| Stated task |
Copy, character for character, the lines running from the one with "spring_length = tab_x" to the one with "Vector(map(max, high, point))", ends included. Leave out every other line.

[CAD and scene scripts]
*****
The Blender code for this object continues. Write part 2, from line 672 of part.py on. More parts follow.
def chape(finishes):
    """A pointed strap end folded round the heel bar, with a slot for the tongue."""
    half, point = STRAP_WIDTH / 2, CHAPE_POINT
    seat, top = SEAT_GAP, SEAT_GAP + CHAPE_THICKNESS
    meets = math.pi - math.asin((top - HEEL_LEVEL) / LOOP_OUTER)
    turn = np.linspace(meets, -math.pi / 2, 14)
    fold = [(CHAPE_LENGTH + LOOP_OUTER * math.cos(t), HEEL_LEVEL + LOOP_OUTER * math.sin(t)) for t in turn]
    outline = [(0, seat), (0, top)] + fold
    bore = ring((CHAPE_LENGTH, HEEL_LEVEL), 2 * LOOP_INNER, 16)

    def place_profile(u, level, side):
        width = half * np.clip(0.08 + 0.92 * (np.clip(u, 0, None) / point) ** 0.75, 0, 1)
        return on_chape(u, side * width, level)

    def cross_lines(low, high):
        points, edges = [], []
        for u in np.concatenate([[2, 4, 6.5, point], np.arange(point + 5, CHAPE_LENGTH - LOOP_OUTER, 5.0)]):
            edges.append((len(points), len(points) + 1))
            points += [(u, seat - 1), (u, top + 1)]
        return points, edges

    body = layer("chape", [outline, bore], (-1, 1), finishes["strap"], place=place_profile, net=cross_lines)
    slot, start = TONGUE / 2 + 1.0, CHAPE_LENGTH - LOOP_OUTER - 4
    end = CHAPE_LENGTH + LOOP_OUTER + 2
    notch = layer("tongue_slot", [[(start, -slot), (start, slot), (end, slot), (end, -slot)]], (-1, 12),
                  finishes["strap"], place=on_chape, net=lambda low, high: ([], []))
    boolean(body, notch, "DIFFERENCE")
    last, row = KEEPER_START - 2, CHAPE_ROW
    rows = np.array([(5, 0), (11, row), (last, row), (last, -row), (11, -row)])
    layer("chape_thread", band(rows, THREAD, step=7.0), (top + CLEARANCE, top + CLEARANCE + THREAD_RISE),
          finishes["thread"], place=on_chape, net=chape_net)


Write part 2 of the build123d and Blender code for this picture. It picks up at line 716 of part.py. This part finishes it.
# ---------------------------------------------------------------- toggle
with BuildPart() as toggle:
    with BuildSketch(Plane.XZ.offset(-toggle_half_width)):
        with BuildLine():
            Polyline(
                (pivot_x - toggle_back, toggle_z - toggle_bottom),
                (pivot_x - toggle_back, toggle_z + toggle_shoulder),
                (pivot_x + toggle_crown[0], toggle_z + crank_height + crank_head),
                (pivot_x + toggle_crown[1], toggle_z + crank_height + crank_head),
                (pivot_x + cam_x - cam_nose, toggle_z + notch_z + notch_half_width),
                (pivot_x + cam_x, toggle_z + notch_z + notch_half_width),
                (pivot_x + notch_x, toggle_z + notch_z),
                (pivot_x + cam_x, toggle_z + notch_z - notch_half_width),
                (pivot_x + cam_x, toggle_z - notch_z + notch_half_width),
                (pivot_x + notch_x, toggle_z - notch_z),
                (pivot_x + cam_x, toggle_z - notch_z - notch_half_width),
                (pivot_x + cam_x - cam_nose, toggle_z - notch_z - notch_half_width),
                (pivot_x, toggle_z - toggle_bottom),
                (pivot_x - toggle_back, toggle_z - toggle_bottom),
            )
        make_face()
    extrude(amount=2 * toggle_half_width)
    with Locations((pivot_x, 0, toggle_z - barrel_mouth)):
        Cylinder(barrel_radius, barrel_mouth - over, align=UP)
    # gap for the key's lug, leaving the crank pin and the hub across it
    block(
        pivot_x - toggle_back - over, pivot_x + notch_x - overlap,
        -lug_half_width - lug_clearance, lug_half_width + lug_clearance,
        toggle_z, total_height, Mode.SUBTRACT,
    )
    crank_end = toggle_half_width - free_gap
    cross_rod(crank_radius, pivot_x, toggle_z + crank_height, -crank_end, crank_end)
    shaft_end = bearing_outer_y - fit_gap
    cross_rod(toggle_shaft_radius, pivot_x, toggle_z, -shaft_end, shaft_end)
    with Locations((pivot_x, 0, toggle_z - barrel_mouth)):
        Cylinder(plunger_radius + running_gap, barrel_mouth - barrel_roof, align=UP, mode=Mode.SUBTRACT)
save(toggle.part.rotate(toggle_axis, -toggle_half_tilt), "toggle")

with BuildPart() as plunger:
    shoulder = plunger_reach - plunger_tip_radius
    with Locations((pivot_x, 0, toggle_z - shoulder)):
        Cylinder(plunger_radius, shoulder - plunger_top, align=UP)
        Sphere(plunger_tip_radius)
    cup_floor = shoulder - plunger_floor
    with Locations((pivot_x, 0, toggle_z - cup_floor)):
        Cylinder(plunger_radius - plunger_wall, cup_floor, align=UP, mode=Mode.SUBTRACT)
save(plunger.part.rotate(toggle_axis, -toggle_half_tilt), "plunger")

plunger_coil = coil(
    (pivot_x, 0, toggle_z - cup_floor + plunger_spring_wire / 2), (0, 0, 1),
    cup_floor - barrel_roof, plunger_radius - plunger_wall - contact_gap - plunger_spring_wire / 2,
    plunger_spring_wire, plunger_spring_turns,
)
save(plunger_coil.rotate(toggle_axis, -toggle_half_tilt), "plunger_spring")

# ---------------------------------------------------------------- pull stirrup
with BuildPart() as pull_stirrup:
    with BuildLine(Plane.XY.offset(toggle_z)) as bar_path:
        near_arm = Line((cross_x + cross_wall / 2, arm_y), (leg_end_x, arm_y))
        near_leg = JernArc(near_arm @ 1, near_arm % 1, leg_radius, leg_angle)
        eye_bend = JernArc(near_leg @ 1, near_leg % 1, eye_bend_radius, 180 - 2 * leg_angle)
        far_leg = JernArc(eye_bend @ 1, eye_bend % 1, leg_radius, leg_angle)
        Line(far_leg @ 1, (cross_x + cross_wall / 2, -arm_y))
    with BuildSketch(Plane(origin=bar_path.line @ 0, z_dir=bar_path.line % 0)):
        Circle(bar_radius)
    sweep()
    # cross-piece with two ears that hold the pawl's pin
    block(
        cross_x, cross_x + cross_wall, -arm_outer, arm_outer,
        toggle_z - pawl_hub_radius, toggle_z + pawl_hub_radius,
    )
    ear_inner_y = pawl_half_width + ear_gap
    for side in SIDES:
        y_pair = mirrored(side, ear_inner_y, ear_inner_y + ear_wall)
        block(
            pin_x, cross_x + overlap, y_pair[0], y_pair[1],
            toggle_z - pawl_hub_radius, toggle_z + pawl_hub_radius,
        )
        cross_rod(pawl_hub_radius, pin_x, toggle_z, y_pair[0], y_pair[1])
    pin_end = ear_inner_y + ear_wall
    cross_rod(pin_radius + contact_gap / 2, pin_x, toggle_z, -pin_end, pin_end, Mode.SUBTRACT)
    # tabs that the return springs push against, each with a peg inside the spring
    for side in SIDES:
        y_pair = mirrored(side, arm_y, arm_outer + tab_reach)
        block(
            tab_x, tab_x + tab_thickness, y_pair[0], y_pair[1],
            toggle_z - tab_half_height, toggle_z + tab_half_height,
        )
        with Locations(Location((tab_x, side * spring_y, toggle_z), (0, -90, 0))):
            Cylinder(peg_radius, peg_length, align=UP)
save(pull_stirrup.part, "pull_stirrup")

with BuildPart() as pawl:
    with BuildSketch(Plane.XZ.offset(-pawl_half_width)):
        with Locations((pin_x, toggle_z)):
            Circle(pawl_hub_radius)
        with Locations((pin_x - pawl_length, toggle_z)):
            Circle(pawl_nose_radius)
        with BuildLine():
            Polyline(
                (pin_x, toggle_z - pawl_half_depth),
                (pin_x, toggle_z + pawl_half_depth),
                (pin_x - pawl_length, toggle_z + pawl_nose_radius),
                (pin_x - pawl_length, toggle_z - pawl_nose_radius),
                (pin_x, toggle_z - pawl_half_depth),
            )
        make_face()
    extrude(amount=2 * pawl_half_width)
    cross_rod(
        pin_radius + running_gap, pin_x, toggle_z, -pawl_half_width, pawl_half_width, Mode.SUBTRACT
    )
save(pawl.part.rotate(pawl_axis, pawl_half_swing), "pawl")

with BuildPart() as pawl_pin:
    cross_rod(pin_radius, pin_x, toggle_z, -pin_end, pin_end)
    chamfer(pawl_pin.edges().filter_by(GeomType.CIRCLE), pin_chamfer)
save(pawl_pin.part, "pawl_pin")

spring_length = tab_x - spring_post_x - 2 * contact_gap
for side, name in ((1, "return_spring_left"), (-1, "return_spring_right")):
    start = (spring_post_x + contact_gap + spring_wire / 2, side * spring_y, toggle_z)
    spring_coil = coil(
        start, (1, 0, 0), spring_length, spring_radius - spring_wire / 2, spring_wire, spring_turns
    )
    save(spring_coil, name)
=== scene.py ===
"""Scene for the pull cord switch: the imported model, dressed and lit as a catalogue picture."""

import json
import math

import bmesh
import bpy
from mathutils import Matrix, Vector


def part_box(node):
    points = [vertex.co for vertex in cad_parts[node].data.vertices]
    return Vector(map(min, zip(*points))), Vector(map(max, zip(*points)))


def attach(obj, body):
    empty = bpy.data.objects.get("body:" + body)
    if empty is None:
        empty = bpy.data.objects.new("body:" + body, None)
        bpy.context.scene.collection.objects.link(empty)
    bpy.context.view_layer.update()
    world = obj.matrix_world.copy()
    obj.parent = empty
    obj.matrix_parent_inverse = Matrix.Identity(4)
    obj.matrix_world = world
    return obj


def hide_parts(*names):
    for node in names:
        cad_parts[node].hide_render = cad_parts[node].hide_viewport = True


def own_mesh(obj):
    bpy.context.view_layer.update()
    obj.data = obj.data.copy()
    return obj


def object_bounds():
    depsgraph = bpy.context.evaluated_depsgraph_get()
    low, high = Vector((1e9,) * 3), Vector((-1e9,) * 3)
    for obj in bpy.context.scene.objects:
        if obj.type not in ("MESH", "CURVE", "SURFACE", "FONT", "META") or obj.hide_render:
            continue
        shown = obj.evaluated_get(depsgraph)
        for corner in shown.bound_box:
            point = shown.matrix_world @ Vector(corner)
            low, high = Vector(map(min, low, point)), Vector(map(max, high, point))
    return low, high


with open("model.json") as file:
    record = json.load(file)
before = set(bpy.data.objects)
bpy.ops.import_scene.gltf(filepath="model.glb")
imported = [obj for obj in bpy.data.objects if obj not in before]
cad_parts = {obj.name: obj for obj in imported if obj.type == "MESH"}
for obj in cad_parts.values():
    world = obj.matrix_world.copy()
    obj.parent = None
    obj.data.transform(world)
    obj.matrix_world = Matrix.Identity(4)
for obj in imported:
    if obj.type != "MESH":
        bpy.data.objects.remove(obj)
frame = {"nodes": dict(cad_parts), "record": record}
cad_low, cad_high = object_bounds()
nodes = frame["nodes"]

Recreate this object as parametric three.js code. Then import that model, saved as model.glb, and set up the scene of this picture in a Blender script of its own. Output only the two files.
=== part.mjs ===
*****
| Written reply |
spring_length = tab_x - spring_post_x - 2 * contact_gap
for side, name in ((1, "return_spring_left"), (-1, "return_spring_right")):
    start = (spring_post_x + contact_gap + spring_wire / 2, side * spring_y, toggle_z)
    spring_coil = coil(
        start, (1, 0, 0), spring_length, spring_radius - spring_wire / 2, spring_wire, spring_turns
    )
    save(spring_coil, name)
=== scene.py ===
"""Scene for the pull cord switch: the imported model, dressed and lit as a catalogue picture."""

import json
import math

import bmesh
import bpy
from mathutils import Matrix, Vector


def part_box(node):
    points = [vertex.co for vertex in cad_parts[node].data.vertices]
    return Vector(map(min, zip(*points))), Vector(map(max, zip(*points)))


def attach(obj, body):
    empty = bpy.data.objects.get("body:" + body)
    if empty is None:
        empty = bpy.data.objects.new("body:" + body, None)
        bpy.context.scene.collection.objects.link(empty)
    bpy.context.view_layer.update()
    world = obj.matrix_world.copy()
    obj.parent = empty
    obj.matrix_parent_inverse = Matrix.Identity(4)
    obj.matrix_world = world
    return obj


def hide_parts(*names):
    for node in names:
        cad_parts[node].hide_render = cad_parts[node].hide_viewport = True


def own_mesh(obj):
    bpy.context.view_layer.update()
    obj.data = obj.data.copy()
    return obj


def object_bounds():
    depsgraph = bpy.context.evaluated_depsgraph_get()
    low, high = Vector((1e9,) * 3), Vector((-1e9,) * 3)
    for obj in bpy.context.scene.objects:
        if obj.type not in ("MESH", "CURVE", "SURFACE", "FONT", "META") or obj.hide_render:
            continue
        shown = obj.evaluated_get(depsgraph)
        for corner in shown.bound_box:
            point = shown.matrix_world @ Vector(corner)
            low, high = Vector(map(min, low, point)), Vector(map(max, high, point))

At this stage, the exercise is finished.